**What the task asks:**
Reproduce the records below exactly as they appear.

**Data for this task:**
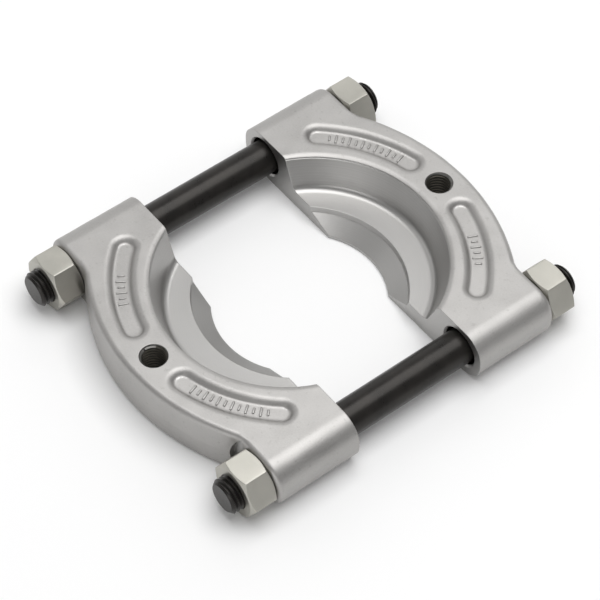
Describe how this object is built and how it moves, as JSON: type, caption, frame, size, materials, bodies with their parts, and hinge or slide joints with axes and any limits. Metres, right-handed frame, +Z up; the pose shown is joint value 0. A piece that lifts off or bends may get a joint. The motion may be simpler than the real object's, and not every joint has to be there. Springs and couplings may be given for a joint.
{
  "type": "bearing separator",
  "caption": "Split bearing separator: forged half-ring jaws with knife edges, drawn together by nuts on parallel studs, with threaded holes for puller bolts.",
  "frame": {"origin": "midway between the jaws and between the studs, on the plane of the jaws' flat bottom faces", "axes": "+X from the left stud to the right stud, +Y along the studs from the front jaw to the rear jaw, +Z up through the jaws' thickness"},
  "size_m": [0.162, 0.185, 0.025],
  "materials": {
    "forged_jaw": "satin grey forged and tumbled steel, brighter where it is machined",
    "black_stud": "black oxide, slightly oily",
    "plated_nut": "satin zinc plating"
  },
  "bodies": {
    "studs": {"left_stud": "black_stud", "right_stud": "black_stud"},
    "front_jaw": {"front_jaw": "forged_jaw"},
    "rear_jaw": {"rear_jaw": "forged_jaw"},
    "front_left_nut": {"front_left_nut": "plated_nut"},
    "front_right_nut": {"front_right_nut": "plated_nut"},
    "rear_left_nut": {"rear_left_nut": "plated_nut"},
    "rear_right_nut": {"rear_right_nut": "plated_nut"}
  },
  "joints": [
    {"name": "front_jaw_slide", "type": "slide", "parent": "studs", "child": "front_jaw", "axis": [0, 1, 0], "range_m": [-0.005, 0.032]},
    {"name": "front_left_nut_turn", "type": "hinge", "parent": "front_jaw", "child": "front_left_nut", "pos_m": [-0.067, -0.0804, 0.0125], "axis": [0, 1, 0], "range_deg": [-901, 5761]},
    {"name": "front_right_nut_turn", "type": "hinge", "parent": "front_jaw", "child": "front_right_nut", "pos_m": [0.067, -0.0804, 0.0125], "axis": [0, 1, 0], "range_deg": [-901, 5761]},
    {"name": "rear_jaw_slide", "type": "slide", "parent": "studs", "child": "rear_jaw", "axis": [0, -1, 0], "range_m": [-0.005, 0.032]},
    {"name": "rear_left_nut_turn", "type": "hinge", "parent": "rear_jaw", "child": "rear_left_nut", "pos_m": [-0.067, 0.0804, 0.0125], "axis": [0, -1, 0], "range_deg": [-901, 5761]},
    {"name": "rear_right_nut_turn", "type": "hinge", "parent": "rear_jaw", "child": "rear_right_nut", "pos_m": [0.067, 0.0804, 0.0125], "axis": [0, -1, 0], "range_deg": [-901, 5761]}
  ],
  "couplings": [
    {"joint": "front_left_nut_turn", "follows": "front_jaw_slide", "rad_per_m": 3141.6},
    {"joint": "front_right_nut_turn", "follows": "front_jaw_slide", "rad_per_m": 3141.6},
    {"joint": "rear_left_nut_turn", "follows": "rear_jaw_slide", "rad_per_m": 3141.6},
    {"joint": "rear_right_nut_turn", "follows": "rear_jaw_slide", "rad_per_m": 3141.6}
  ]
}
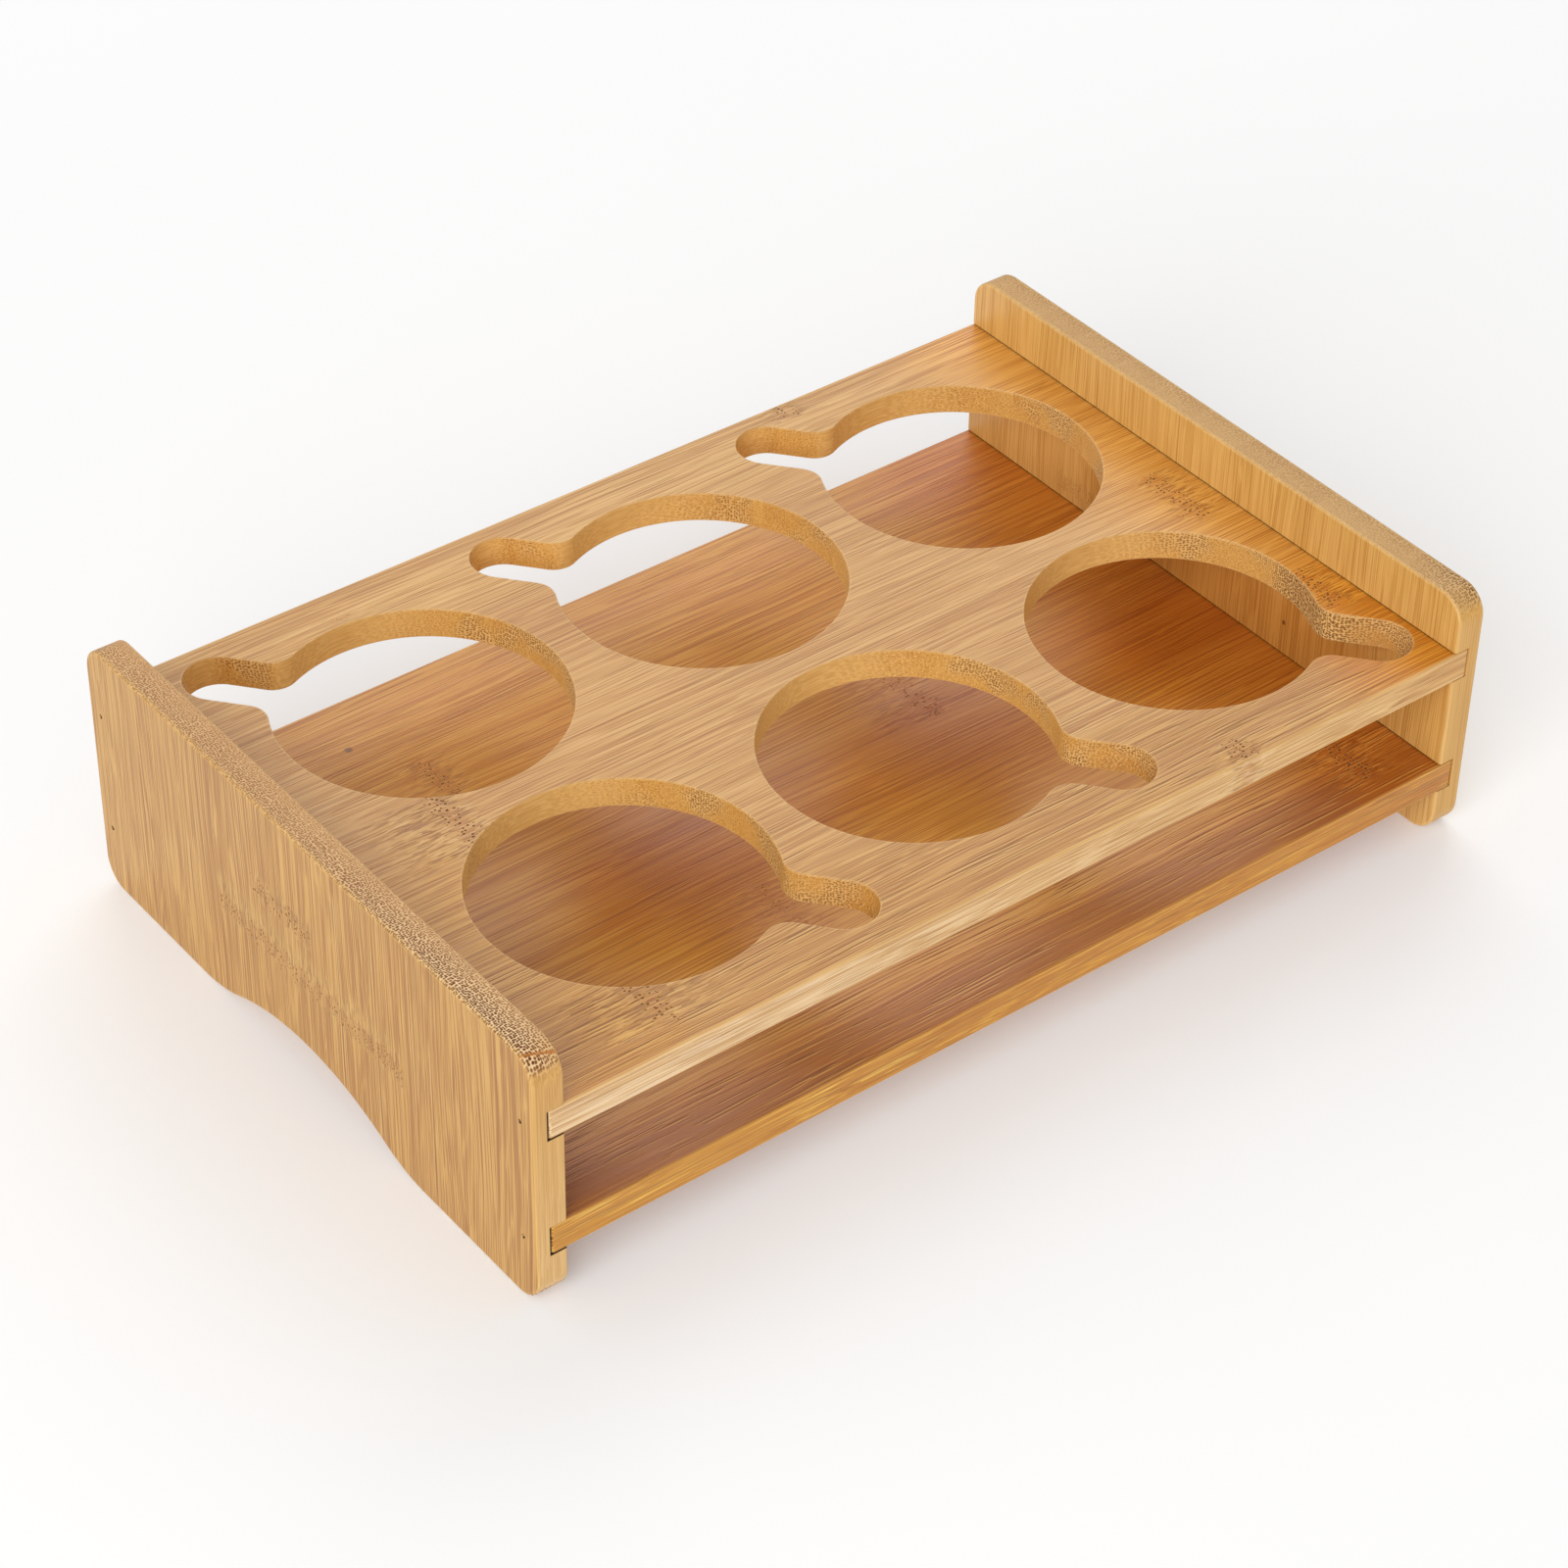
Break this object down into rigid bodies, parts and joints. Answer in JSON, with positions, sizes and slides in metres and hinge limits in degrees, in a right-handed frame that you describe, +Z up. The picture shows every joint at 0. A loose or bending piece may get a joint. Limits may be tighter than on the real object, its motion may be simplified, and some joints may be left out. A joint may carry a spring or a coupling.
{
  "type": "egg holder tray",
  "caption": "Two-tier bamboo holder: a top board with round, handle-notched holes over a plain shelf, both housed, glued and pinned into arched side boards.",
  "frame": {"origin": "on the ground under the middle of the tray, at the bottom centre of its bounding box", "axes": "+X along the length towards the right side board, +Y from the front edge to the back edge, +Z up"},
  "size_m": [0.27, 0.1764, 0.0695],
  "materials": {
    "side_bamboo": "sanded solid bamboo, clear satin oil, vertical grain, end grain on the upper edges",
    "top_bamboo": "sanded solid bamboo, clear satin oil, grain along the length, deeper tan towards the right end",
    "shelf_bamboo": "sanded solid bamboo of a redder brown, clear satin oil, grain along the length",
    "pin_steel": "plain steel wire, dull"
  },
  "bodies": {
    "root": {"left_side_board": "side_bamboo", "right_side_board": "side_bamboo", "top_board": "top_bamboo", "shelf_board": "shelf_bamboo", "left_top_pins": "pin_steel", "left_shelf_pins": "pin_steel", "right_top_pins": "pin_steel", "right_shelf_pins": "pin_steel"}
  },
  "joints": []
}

**Output of the task:**
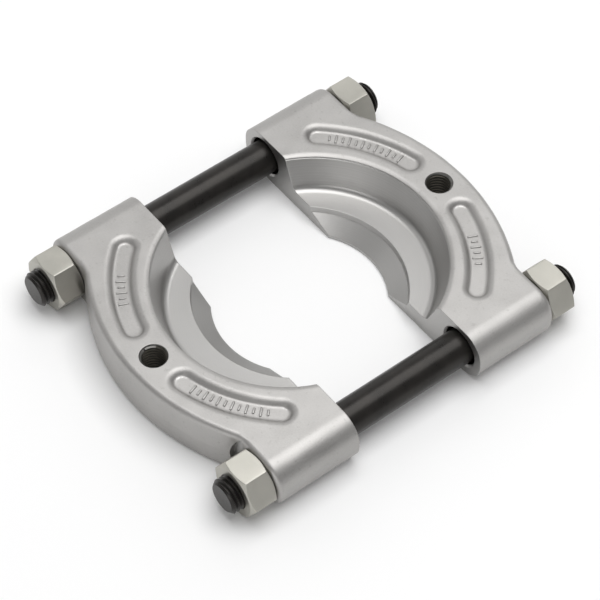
Describe how this object is built and how it moves, as JSON: type, caption, frame, size, materials, bodies with their parts, and hinge or slide joints with axes and any limits. Metres, right-handed frame, +Z up; the pose shown is joint value 0. A piece that lifts off or bends may get a joint. The motion may be simpler than the real object's, and not every joint has to be there. Springs and couplings may be given for a joint.
{
  "type": "bearing separator",
  "caption": "Split bearing separator: forged half-ring jaws with knife edges, drawn together by nuts on parallel studs, with threaded holes for puller bolts.",
  "frame": {"origin": "midway between the jaws and between the studs, on the plane of the jaws' flat bottom faces", "axes": "+X from the left stud to the right stud, +Y along the studs from the front jaw to the rear jaw, +Z up through the jaws' thickness"},
  "size_m": [0.162, 0.185, 0.025],
  "materials": {
    "forged_jaw": "satin grey forged and tumbled steel, brighter where it is machined",
    "black_stud": "black oxide, slightly oily",
    "plated_nut": "satin zinc plating"
  },
  "bodies": {
    "studs": {"left_stud": "black_stud", "right_stud": "black_stud"},
    "front_jaw": {"front_jaw": "forged_jaw"},
    "rear_jaw": {"rear_jaw": "forged_jaw"},
    "front_left_nut": {"front_left_nut": "plated_nut"},
    "front_right_nut": {"front_right_nut": "plated_nut"},
    "rear_left_nut": {"rear_left_nut": "plated_nut"},
    "rear_right_nut": {"rear_right_nut": "plated_nut"}
  },
  "joints": [
    {"name": "front_jaw_slide", "type": "slide", "parent": "studs", "child": "front_jaw", "axis": [0, 1, 0], "range_m": [-0.005, 0.032]},
    {"name": "front_left_nut_turn", "type": "hinge", "parent": "front_jaw", "child": "front_left_nut", "pos_m": [-0.067, -0.0804, 0.0125], "axis": [0, 1, 0], "range_deg": [-901, 5761]},
    {"name": "front_right_nut_turn", "type": "hinge", "parent": "front_jaw", "child": "front_right_nut", "pos_m": [0.067, -0.0804, 0.0125], "axis": [0, 1, 0], "range_deg": [-901, 5761]},
    {"name": "rear_jaw_slide", "type": "slide", "parent": "studs", "child": "rear_jaw", "axis": [0, -1, 0], "range_m": [-0.005, 0.032]},
    {"name": "rear_left_nut_turn", "type": "hinge", "parent": "rear_jaw", "child": "rear_left_nut", "pos_m": [-0.067, 0.0804, 0.0125], "axis": [0, -1, 0], "range_deg": [-901, 5761]},
    {"name": "rear_right_nut_turn", "type": "hinge", "parent": "rear_jaw", "child": "rear_right_nut", "pos_m": [0.067, 0.0804, 0.0125], "axis": [0, -1, 0], "range_deg": [-901, 5761]}
  ],
  "couplings": [
    {"joint": "front_left_nut_turn", "follows": "front_jaw_slide", "rad_per_m": 3141.6},
    {"joint": "front_right_nut_turn", "follows": "front_jaw_slide", "rad_per_m": 3141.6},
    {"joint": "rear_left_nut_turn", "follows": "rear_jaw_slide", "rad_per_m": 3141.6},
    {"joint": "rear_right_nut_turn", "follows": "rear_jaw_slide", "rad_per_m": 3141.6}
  ]
}
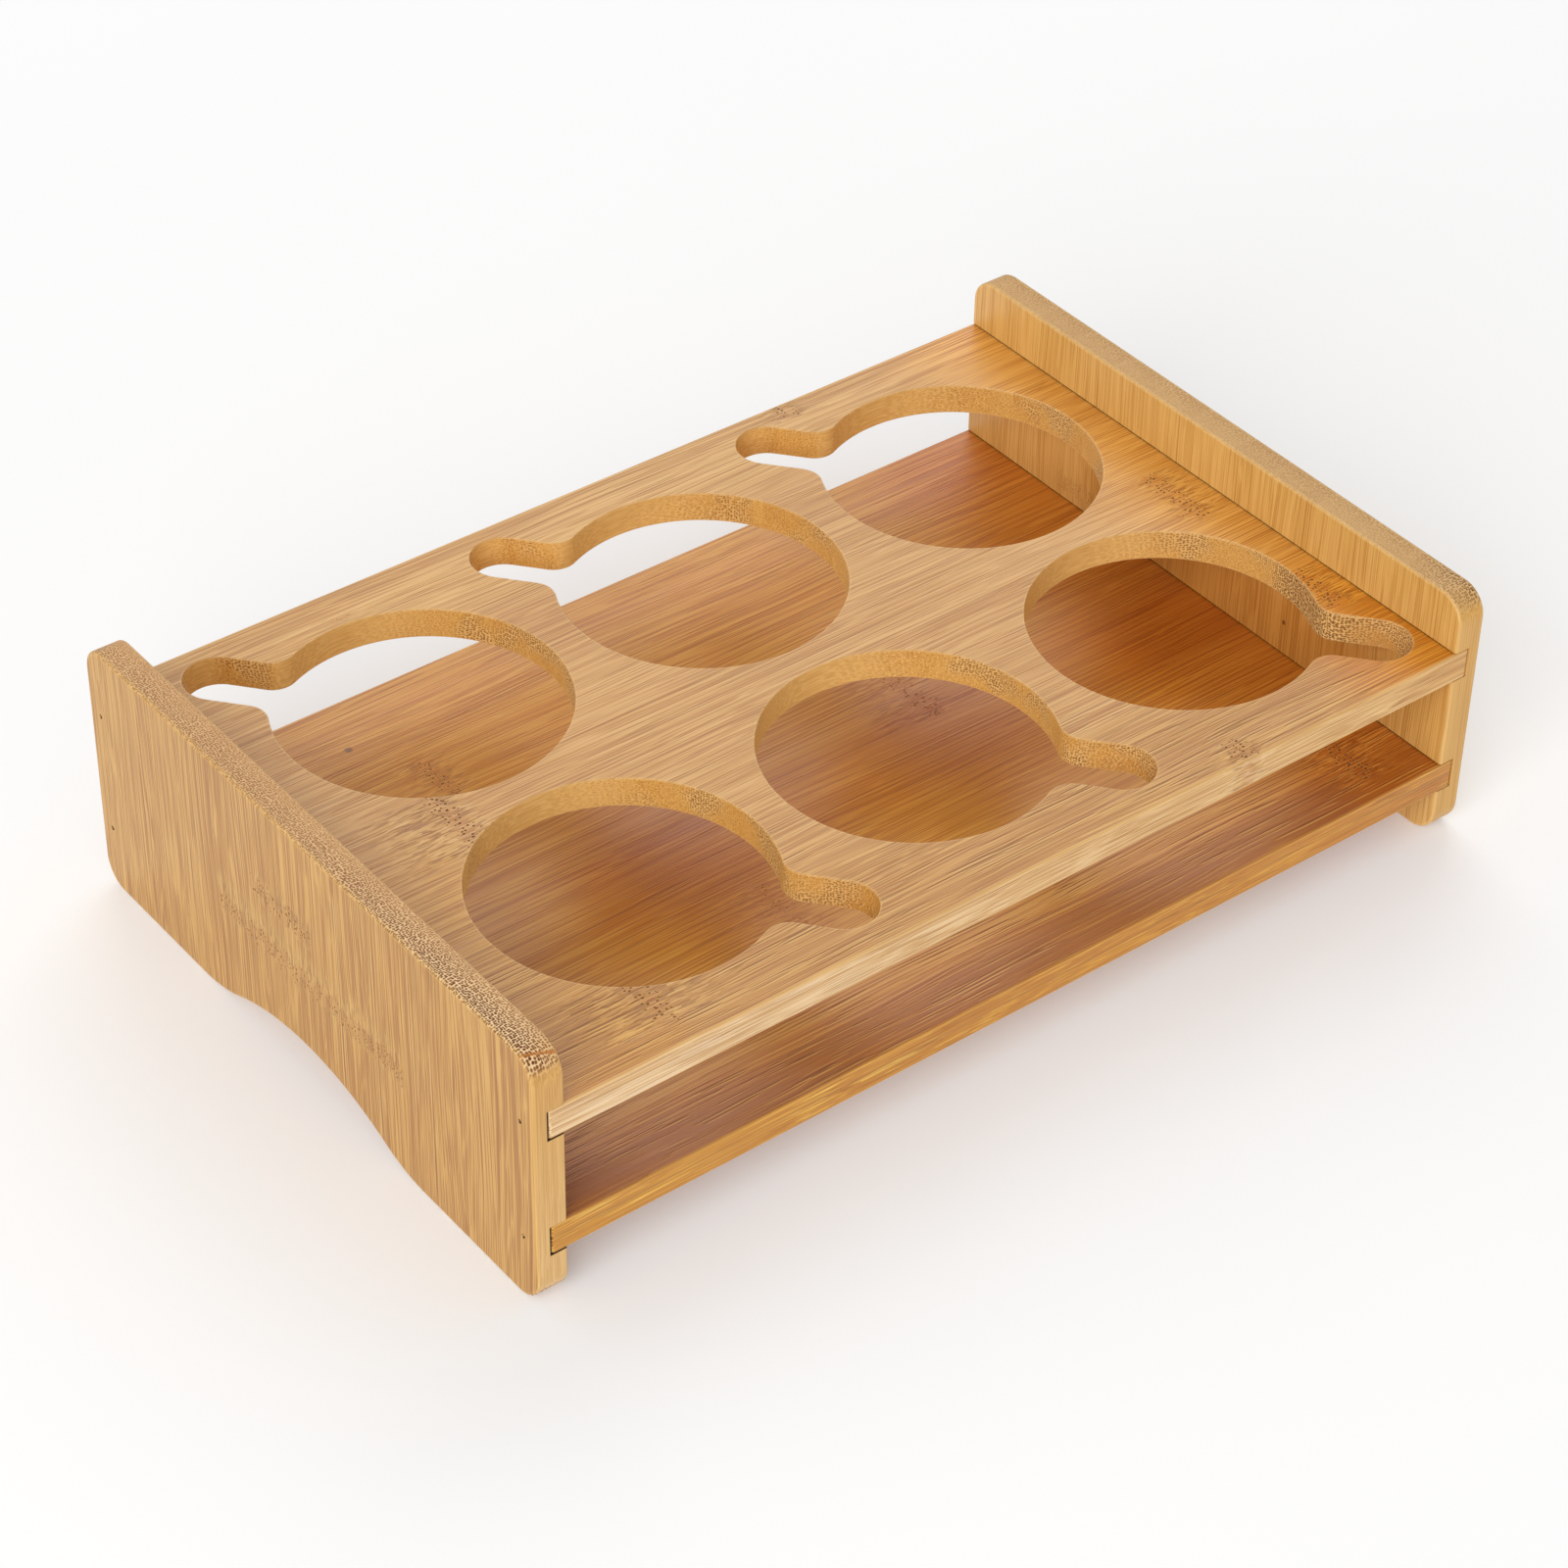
Break this object down into rigid bodies, parts and joints. Answer in JSON, with positions, sizes and slides in metres and hinge limits in degrees, in a right-handed frame that you describe, +Z up. The picture shows every joint at 0. A loose or bending piece may get a joint. Limits may be tighter than on the real object, its motion may be simplified, and some joints may be left out. A joint may carry a spring or a coupling.
{
  "type": "egg holder tray",
  "caption": "Two-tier bamboo holder: a top board with round, handle-notched holes over a plain shelf, both housed, glued and pinned into arched side boards.",
  "frame": {"origin": "on the ground under the middle of the tray, at the bottom centre of its bounding box", "axes": "+X along the length towards the right side board, +Y from the front edge to the back edge, +Z up"},
  "size_m": [0.27, 0.1764, 0.0695],
  "materials": {
    "side_bamboo": "sanded solid bamboo, clear satin oil, vertical grain, end grain on the upper edges",
    "top_bamboo": "sanded solid bamboo, clear satin oil, grain along the length, deeper tan towards the right end",
    "shelf_bamboo": "sanded solid bamboo of a redder brown, clear satin oil, grain along the length",
    "pin_steel": "plain steel wire, dull"
  },
  "bodies": {
    "root": {"left_side_board": "side_bamboo", "right_side_board": "side_bamboo", "top_board": "top_bamboo", "shelf_board": "shelf_bamboo", "left_top_pins": "pin_steel", "left_shelf_pins": "pin_steel", "right_top_pins": "pin_steel", "right_shelf_pins": "pin_steel"}
  },
  "joints": []
}